**Task prompt**
Your task is to write out the complete listing exactly as it is shown.

........

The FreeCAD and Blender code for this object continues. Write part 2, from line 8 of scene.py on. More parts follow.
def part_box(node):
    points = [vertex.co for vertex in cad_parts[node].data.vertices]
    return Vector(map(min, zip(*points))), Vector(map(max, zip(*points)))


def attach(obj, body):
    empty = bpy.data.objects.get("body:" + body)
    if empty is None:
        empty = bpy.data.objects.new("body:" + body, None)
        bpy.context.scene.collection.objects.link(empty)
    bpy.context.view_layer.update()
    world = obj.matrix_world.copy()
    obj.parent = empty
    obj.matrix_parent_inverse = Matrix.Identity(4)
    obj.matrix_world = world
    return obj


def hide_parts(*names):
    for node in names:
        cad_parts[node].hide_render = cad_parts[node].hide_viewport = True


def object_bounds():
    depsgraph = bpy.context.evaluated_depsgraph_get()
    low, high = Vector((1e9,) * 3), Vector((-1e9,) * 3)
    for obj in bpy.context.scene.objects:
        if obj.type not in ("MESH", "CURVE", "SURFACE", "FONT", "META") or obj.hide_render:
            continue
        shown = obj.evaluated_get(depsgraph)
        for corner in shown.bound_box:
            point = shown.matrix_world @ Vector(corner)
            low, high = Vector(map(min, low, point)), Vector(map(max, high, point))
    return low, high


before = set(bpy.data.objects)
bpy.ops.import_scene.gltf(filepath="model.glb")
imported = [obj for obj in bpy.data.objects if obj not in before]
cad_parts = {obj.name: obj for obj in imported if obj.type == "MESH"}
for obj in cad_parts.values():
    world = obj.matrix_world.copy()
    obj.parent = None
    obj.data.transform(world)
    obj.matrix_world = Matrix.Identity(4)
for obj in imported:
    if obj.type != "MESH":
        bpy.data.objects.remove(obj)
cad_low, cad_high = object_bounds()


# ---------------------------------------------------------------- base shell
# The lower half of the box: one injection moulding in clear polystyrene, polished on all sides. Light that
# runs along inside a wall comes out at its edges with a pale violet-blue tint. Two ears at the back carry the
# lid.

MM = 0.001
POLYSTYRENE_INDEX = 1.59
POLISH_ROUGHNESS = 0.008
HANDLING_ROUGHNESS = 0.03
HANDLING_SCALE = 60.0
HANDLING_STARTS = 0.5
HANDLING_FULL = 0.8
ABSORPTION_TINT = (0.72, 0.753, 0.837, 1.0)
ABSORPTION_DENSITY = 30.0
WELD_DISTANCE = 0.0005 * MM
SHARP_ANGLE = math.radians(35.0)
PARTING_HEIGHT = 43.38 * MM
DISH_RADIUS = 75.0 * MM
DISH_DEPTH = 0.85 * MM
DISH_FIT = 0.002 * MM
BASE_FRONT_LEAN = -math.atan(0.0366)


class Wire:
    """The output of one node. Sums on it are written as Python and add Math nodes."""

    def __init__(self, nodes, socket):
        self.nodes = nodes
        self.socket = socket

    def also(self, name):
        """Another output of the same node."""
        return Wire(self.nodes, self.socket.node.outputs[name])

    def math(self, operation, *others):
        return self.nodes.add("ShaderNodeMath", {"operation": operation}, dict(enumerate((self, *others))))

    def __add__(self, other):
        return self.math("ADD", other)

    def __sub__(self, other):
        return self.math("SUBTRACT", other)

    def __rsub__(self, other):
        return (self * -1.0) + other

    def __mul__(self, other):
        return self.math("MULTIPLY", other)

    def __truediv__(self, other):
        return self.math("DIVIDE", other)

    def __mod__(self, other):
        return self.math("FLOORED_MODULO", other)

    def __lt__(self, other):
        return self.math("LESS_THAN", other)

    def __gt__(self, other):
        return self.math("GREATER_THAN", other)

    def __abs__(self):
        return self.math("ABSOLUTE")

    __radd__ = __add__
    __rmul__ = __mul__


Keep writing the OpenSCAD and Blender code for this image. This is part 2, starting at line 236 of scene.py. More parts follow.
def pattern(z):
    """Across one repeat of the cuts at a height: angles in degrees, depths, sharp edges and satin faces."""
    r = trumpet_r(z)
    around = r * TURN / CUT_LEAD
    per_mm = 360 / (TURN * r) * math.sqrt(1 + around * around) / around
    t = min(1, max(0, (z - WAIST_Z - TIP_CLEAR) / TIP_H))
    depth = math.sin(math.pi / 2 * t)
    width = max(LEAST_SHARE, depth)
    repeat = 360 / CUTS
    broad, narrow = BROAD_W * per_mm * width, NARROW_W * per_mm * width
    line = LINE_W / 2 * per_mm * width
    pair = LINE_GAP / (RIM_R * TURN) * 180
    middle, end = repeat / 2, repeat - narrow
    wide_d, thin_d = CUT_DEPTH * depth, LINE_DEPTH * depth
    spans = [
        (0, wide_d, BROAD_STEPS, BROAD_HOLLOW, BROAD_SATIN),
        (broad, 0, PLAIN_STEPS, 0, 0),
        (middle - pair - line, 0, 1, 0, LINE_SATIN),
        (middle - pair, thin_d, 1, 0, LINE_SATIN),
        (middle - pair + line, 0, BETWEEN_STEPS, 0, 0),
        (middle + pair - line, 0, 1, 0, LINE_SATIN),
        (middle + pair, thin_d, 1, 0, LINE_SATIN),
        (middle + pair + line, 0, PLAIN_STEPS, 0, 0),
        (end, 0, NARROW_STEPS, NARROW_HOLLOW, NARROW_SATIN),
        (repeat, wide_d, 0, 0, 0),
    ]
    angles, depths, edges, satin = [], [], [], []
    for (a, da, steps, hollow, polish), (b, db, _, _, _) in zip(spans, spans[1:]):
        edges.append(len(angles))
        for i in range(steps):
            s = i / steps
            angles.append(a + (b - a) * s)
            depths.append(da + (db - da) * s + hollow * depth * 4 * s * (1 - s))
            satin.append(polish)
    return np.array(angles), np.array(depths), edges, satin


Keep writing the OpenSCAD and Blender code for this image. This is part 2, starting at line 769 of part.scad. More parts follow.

........

**Result for this exercise**
The FreeCAD and Blender code for this object continues. Write part 2, from line 8 of scene.py on. More parts follow.
def part_box(node):
    points = [vertex.co for vertex in cad_parts[node].data.vertices]
    return Vector(map(min, zip(*points))), Vector(map(max, zip(*points)))


def attach(obj, body):
    empty = bpy.data.objects.get("body:" + body)
    if empty is None:
        empty = bpy.data.objects.new("body:" + body, None)
        bpy.context.scene.collection.objects.link(empty)
    bpy.context.view_layer.update()
    world = obj.matrix_world.copy()
    obj.parent = empty
    obj.matrix_parent_inverse = Matrix.Identity(4)
    obj.matrix_world = world
    return obj


def hide_parts(*names):
    for node in names:
        cad_parts[node].hide_render = cad_parts[node].hide_viewport = True


def object_bounds():
    depsgraph = bpy.context.evaluated_depsgraph_get()
    low, high = Vector((1e9,) * 3), Vector((-1e9,) * 3)
    for obj in bpy.context.scene.objects:
        if obj.type not in ("MESH", "CURVE", "SURFACE", "FONT", "META") or obj.hide_render:
            continue
        shown = obj.evaluated_get(depsgraph)
        for corner in shown.bound_box:
            point = shown.matrix_world @ Vector(corner)
            low, high = Vector(map(min, low, point)), Vector(map(max, high, point))
    return low, high


before = set(bpy.data.objects)
bpy.ops.import_scene.gltf(filepath="model.glb")
imported = [obj for obj in bpy.data.objects if obj not in before]
cad_parts = {obj.name: obj for obj in imported if obj.type == "MESH"}
for obj in cad_parts.values():
    world = obj.matrix_world.copy()
    obj.parent = None
    obj.data.transform(world)
    obj.matrix_world = Matrix.Identity(4)
for obj in imported:
    if obj.type != "MESH":
        bpy.data.objects.remove(obj)
cad_low, cad_high = object_bounds()


# ---------------------------------------------------------------- base shell
# The lower half of the box: one injection moulding in clear polystyrene, polished on all sides. Light that
# runs along inside a wall comes out at its edges with a pale violet-blue tint. Two ears at the back carry the
# lid.

MM = 0.001
POLYSTYRENE_INDEX = 1.59
POLISH_ROUGHNESS = 0.008
HANDLING_ROUGHNESS = 0.03
HANDLING_SCALE = 60.0
HANDLING_STARTS = 0.5
HANDLING_FULL = 0.8
ABSORPTION_TINT = (0.72, 0.753, 0.837, 1.0)
ABSORPTION_DENSITY = 30.0
WELD_DISTANCE = 0.0005 * MM
SHARP_ANGLE = math.radians(35.0)
PARTING_HEIGHT = 43.38 * MM
DISH_RADIUS = 75.0 * MM
DISH_DEPTH = 0.85 * MM
DISH_FIT = 0.002 * MM
BASE_FRONT_LEAN = -math.atan(0.0366)


class Wire:
    """The output of one node. Sums on it are written as Python and add Math nodes."""

    def __init__(self, nodes, socket):
        self.nodes = nodes
        self.socket = socket

    def also(self, name):
        """Another output of the same node."""
        return Wire(self.nodes, self.socket.node.outputs[name])

    def math(self, operation, *others):
        return self.nodes.add("ShaderNodeMath", {"operation": operation}, dict(enumerate((self, *others))))

    def __add__(self, other):
        return self.math("ADD", other)

    def __sub__(self, other):
        return self.math("SUBTRACT", other)

    def __rsub__(self, other):
        return (self * -1.0) + other

    def __mul__(self, other):
        return self.math("MULTIPLY", other)

    def __truediv__(self, other):
        return self.math("DIVIDE", other)

    def __mod__(self, other):
        return self.math("FLOORED_MODULO", other)

    def __lt__(self, other):
        return self.math("LESS_THAN", other)

    def __gt__(self, other):
        return self.math("GREATER_THAN", other)

    def __abs__(self):
        return self.math("ABSOLUTE")

    __radd__ = __add__
    __rmul__ = __mul__


Keep writing the OpenSCAD and Blender code for this image. This is part 2, starting at line 236 of scene.py. More parts follow.
def pattern(z):
    """Across one repeat of the cuts at a height: angles in degrees, depths, sharp edges and satin faces."""
    r = trumpet_r(z)
    around = r * TURN / CUT_LEAD
    per_mm = 360 / (TURN * r) * math.sqrt(1 + around * around) / around
    t = min(1, max(0, (z - WAIST_Z - TIP_CLEAR) / TIP_H))
    depth = math.sin(math.pi / 2 * t)
    width = max(LEAST_SHARE, depth)
    repeat = 360 / CUTS
    broad, narrow = BROAD_W * per_mm * width, NARROW_W * per_mm * width
    line = LINE_W / 2 * per_mm * width
    pair = LINE_GAP / (RIM_R * TURN) * 180
    middle, end = repeat / 2, repeat - narrow
    wide_d, thin_d = CUT_DEPTH * depth, LINE_DEPTH * depth
    spans = [
        (0, wide_d, BROAD_STEPS, BROAD_HOLLOW, BROAD_SATIN),
        (broad, 0, PLAIN_STEPS, 0, 0),
        (middle - pair - line, 0, 1, 0, LINE_SATIN),
        (middle - pair, thin_d, 1, 0, LINE_SATIN),
        (middle - pair + line, 0, BETWEEN_STEPS, 0, 0),
        (middle + pair - line, 0, 1, 0, LINE_SATIN),
        (middle + pair, thin_d, 1, 0, LINE_SATIN),
        (middle + pair + line, 0, PLAIN_STEPS, 0, 0),
        (end, 0, NARROW_STEPS, NARROW_HOLLOW, NARROW_SATIN),
        (repeat, wide_d, 0, 0, 0),
    ]
    angles, depths, edges, satin = [], [], [], []
    for (a, da, steps, hollow, polish), (b, db, _, _, _) in zip(spans, spans[1:]):
        edges.append(len(angles))
        for i in range(steps):
            s = i / steps
            angles.append(a + (b - a) * s)
            depths.append(da + (db - da) * s + hollow * depth * 4 * s * (1 - s))
            satin.append(polish)
    return np.array(angles), np.array(depths), edges, satin


Keep writing the OpenSCAD and Blender code for this image. This is part 2, starting at line 769 of part.scad. More parts follow.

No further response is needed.